I certainly consider myself spiritual, but it is a rare occasion my life bears any resemblance to The Fruit of The Spirit. That’s my honest, spiritual answer. Not, as a religious person would probably suggest, a failure or a shortcoming of how my life should be as a believer.
I too fail in my own eyes, especially with the accuser of the brethren on patrol. At our meeting today, the theme was the same. Must be attention of Spirit.
Anyhow, I believe God says we will bear fruit, so I don’t think it is an option.
Of what kind and how much, how knows. Maybe after the race!
For me personally, my only striving in life now is getting through the recession and learning to rest in Him. Hardest thing, probably take a couple of ages ;o )
of course that race is the one set before us. I believe this is where the “high calling” will be revealed.
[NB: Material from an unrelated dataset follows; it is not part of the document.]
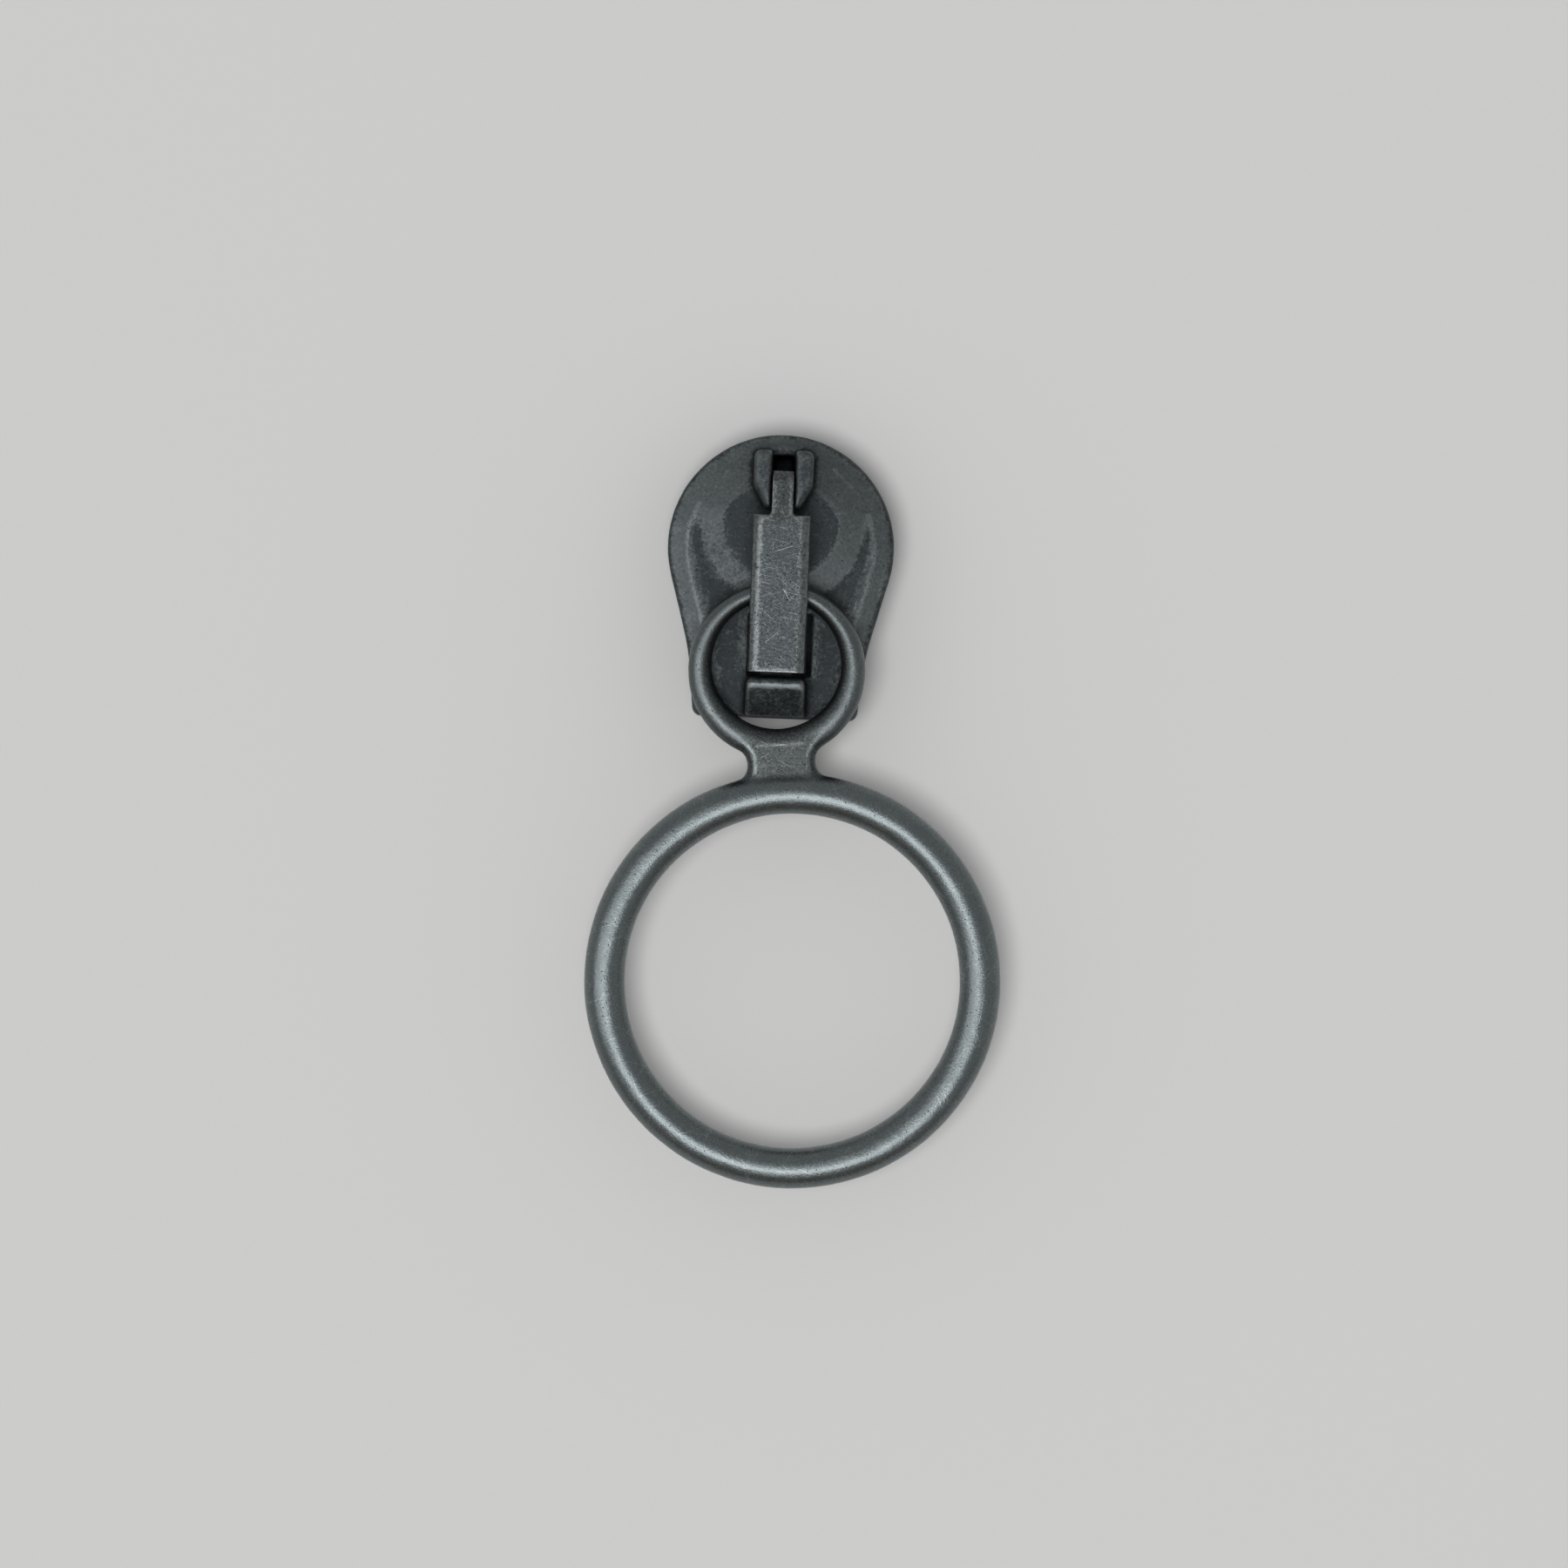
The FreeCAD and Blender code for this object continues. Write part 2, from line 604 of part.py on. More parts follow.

We all fail in our own eyes. It is a good thing I believe. While a glance at ourselves might be ok, I think it is best to focus on Him. Not the “God” off some-where-out-there, but who He is here and now.
I don’t know Noreaster. I do know Don & Dale. And believe me brothers, the fruit of the Spirit has been picked, and eaten, and has given me nourishment for Life from both of you! Breakfast felllowship with both of you is not just bacon and eggs, it is a rich and filling spiritual meal!
and the same for me everytime. Love it when we can get together with the Lord for breakfast.